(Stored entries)

• • • • •

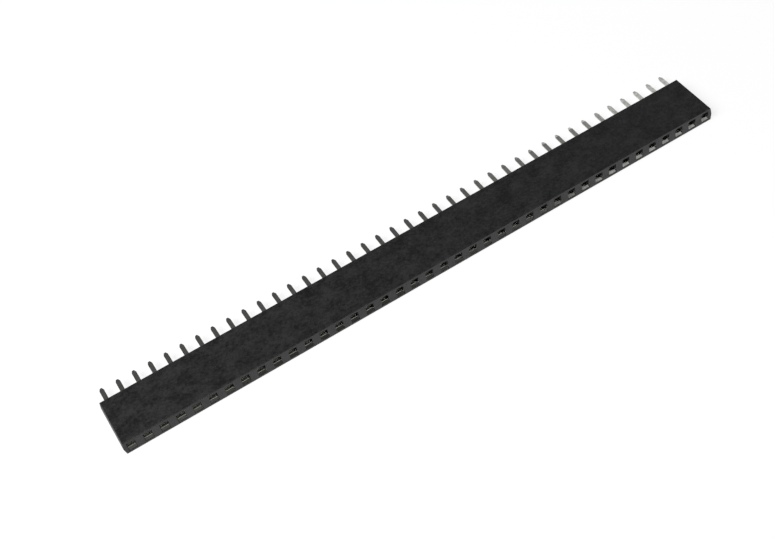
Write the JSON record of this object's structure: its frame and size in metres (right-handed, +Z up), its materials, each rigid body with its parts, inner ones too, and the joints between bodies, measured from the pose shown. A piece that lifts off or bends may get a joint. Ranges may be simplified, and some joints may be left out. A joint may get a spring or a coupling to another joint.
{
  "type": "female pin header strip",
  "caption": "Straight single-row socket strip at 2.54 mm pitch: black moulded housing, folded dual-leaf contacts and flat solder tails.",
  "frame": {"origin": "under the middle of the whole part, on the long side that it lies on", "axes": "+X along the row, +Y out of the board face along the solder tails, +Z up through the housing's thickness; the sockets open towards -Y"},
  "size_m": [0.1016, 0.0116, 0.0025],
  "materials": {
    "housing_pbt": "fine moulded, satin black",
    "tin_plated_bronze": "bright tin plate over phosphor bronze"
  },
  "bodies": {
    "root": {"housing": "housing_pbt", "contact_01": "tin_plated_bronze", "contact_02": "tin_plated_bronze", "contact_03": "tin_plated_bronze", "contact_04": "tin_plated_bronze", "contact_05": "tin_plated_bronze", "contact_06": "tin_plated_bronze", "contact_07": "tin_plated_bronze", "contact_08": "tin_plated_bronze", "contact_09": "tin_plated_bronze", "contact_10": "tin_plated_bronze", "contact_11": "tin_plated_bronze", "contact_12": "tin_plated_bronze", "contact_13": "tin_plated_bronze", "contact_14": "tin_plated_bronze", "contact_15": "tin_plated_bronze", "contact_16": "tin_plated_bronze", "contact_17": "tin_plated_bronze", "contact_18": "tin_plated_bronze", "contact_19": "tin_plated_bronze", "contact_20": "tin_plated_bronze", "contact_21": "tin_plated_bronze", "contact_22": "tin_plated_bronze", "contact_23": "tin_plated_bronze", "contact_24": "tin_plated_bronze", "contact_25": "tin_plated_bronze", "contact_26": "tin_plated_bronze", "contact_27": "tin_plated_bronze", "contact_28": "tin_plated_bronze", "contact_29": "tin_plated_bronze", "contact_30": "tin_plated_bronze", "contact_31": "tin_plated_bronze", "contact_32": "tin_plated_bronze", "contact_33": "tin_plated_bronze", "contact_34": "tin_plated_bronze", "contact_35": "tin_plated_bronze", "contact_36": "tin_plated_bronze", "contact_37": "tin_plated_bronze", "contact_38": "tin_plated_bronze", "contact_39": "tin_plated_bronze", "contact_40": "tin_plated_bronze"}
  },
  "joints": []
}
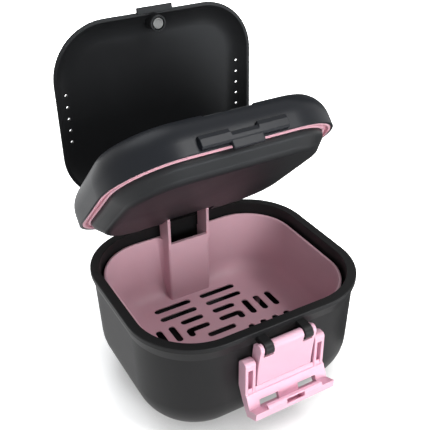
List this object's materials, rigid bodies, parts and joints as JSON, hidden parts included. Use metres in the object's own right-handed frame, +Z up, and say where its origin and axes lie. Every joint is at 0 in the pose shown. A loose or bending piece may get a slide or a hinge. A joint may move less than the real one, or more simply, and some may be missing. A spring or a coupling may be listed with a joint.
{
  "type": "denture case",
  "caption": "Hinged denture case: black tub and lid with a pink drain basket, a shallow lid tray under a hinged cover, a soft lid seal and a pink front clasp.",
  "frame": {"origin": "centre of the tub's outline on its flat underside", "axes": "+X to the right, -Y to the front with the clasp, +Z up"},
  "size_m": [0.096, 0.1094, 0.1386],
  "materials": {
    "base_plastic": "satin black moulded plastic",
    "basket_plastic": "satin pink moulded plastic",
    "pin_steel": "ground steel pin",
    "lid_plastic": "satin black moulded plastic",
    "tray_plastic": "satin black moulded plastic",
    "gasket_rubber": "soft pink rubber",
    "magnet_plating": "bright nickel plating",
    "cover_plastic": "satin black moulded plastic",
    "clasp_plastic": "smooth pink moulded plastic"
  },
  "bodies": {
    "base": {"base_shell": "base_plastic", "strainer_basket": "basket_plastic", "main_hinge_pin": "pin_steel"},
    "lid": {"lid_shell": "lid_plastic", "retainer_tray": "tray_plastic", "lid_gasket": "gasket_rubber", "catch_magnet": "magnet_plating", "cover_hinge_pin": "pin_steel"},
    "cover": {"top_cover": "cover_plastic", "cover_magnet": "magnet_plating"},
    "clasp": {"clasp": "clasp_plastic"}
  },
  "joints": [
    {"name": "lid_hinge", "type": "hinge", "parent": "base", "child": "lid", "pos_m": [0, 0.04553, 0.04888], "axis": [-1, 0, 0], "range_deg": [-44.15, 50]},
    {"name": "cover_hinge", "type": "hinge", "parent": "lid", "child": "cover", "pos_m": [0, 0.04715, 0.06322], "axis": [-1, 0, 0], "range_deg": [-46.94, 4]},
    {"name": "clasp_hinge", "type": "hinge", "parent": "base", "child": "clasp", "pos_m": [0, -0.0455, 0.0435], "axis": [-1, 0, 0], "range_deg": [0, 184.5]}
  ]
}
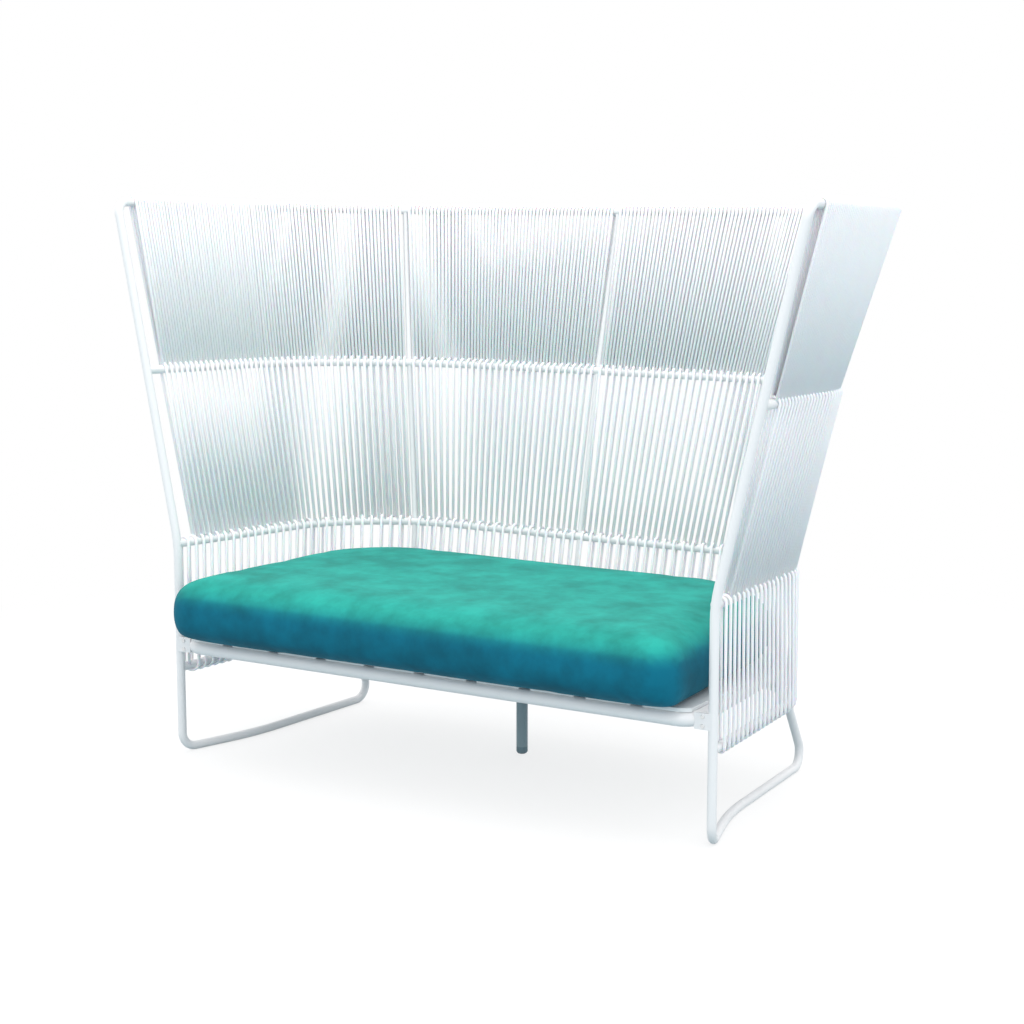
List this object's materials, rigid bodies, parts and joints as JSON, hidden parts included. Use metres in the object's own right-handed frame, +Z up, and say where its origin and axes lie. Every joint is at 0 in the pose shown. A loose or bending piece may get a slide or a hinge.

• • • • •

From the records above, extract every entry exactly as given.

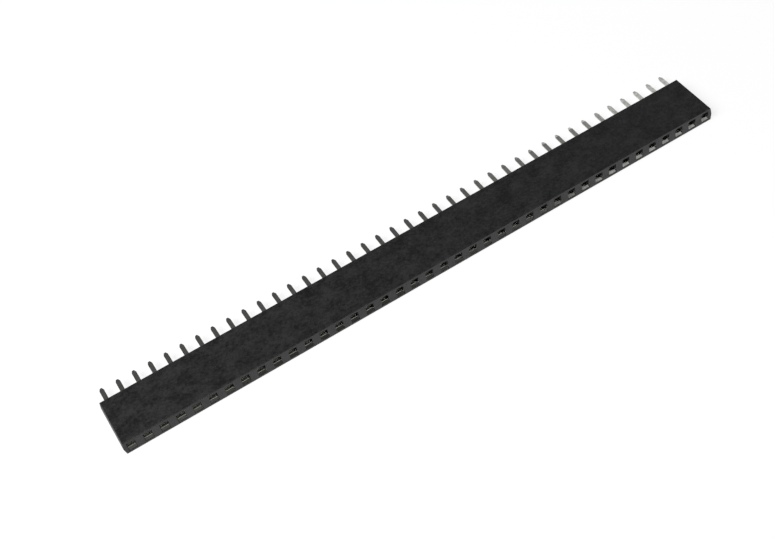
Write the JSON record of this object's structure: its frame and size in metres (right-handed, +Z up), its materials, each rigid body with its parts, inner ones too, and the joints between bodies, measured from the pose shown. A piece that lifts off or bends may get a joint. Ranges may be simplified, and some joints may be left out. A joint may get a spring or a coupling to another joint.
{
  "type": "female pin header strip",
  "caption": "Straight single-row socket strip at 2.54 mm pitch: black moulded housing, folded dual-leaf contacts and flat solder tails.",
  "frame": {"origin": "under the middle of the whole part, on the long side that it lies on", "axes": "+X along the row, +Y out of the board face along the solder tails, +Z up through the housing's thickness; the sockets open towards -Y"},
  "size_m": [0.1016, 0.0116, 0.0025],
  "materials": {
    "housing_pbt": "fine moulded, satin black",
    "tin_plated_bronze": "bright tin plate over phosphor bronze"
  },
  "bodies": {
    "root": {"housing": "housing_pbt", "contact_01": "tin_plated_bronze", "contact_02": "tin_plated_bronze", "contact_03": "tin_plated_bronze", "contact_04": "tin_plated_bronze", "contact_05": "tin_plated_bronze", "contact_06": "tin_plated_bronze", "contact_07": "tin_plated_bronze", "contact_08": "tin_plated_bronze", "contact_09": "tin_plated_bronze", "contact_10": "tin_plated_bronze", "contact_11": "tin_plated_bronze", "contact_12": "tin_plated_bronze", "contact_13": "tin_plated_bronze", "contact_14": "tin_plated_bronze", "contact_15": "tin_plated_bronze", "contact_16": "tin_plated_bronze", "contact_17": "tin_plated_bronze", "contact_18": "tin_plated_bronze", "contact_19": "tin_plated_bronze", "contact_20": "tin_plated_bronze", "contact_21": "tin_plated_bronze", "contact_22": "tin_plated_bronze", "contact_23": "tin_plated_bronze", "contact_24": "tin_plated_bronze", "contact_25": "tin_plated_bronze", "contact_26": "tin_plated_bronze", "contact_27": "tin_plated_bronze", "contact_28": "tin_plated_bronze", "contact_29": "tin_plated_bronze", "contact_30": "tin_plated_bronze", "contact_31": "tin_plated_bronze", "contact_32": "tin_plated_bronze", "contact_33": "tin_plated_bronze", "contact_34": "tin_plated_bronze", "contact_35": "tin_plated_bronze", "contact_36": "tin_plated_bronze", "contact_37": "tin_plated_bronze", "contact_38": "tin_plated_bronze", "contact_39": "tin_plated_bronze", "contact_40": "tin_plated_bronze"}
  },
  "joints": []
}
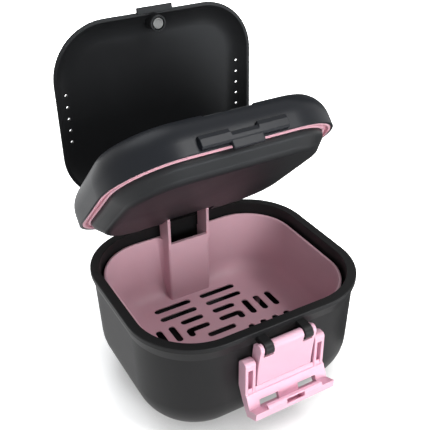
List this object's materials, rigid bodies, parts and joints as JSON, hidden parts included. Use metres in the object's own right-handed frame, +Z up, and say where its origin and axes lie. Every joint is at 0 in the pose shown. A loose or bending piece may get a slide or a hinge. A joint may move less than the real one, or more simply, and some may be missing. A spring or a coupling may be listed with a joint.
{
  "type": "denture case",
  "caption": "Hinged denture case: black tub and lid with a pink drain basket, a shallow lid tray under a hinged cover, a soft lid seal and a pink front clasp.",
  "frame": {"origin": "centre of the tub's outline on its flat underside", "axes": "+X to the right, -Y to the front with the clasp, +Z up"},
  "size_m": [0.096, 0.1094, 0.1386],
  "materials": {
    "base_plastic": "satin black moulded plastic",
    "basket_plastic": "satin pink moulded plastic",
    "pin_steel": "ground steel pin",
    "lid_plastic": "satin black moulded plastic",
    "tray_plastic": "satin black moulded plastic",
    "gasket_rubber": "soft pink rubber",
    "magnet_plating": "bright nickel plating",
    "cover_plastic": "satin black moulded plastic",
    "clasp_plastic": "smooth pink moulded plastic"
  },
  "bodies": {
    "base": {"base_shell": "base_plastic", "strainer_basket": "basket_plastic", "main_hinge_pin": "pin_steel"},
    "lid": {"lid_shell": "lid_plastic", "retainer_tray": "tray_plastic", "lid_gasket": "gasket_rubber", "catch_magnet": "magnet_plating", "cover_hinge_pin": "pin_steel"},
    "cover": {"top_cover": "cover_plastic", "cover_magnet": "magnet_plating"},
    "clasp": {"clasp": "clasp_plastic"}
  },
  "joints": [
    {"name": "lid_hinge", "type": "hinge", "parent": "base", "child": "lid", "pos_m": [0, 0.04553, 0.04888], "axis": [-1, 0, 0], "range_deg": [-44.15, 50]},
    {"name": "cover_hinge", "type": "hinge", "parent": "lid", "child": "cover", "pos_m": [0, 0.04715, 0.06322], "axis": [-1, 0, 0], "range_deg": [-46.94, 4]},
    {"name": "clasp_hinge", "type": "hinge", "parent": "base", "child": "clasp", "pos_m": [0, -0.0455, 0.0435], "axis": [-1, 0, 0], "range_deg": [0, 184.5]}
  ]
}
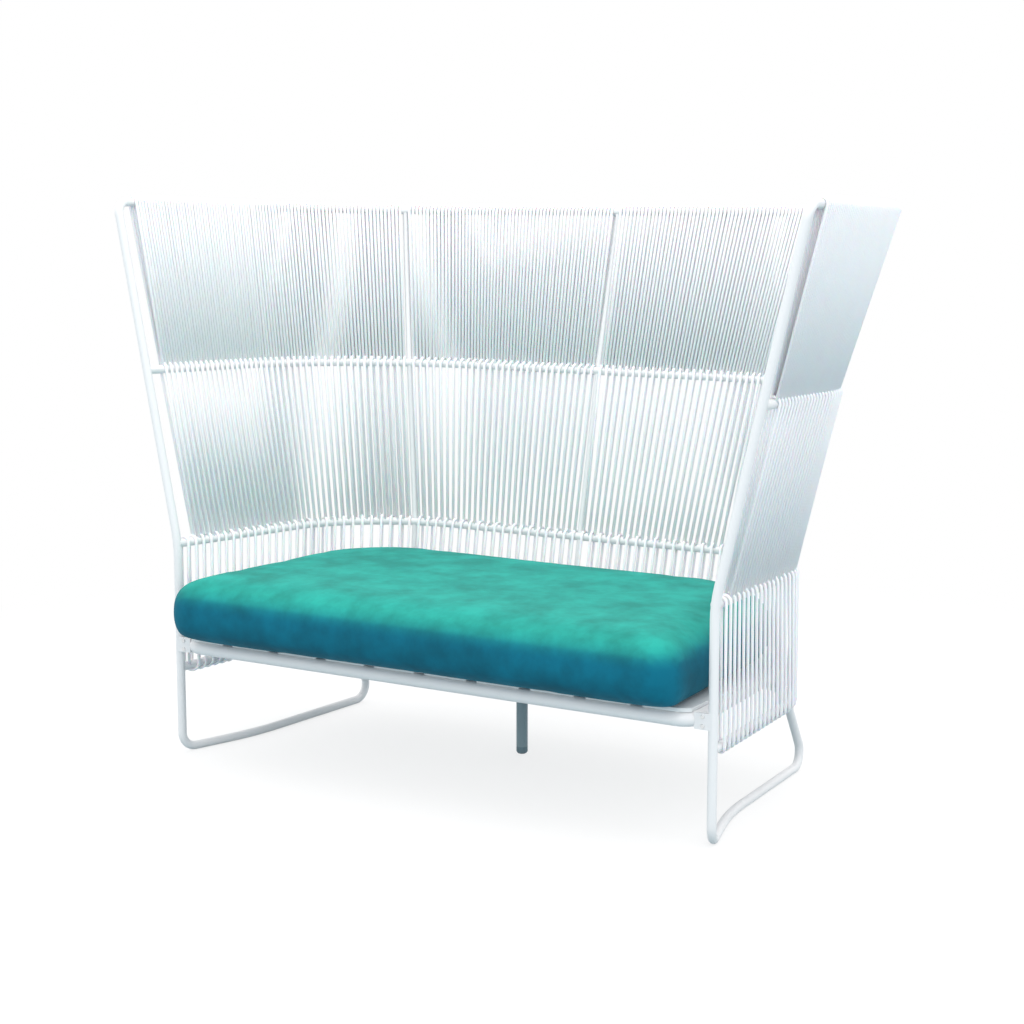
List this object's materials, rigid bodies, parts and joints as JSON, hidden parts included. Use metres in the object's own right-handed frame, +Z up, and say where its origin and axes lie. Every joint is at 0 in the pose shown. A loose or bending piece may get a slide or a hinge.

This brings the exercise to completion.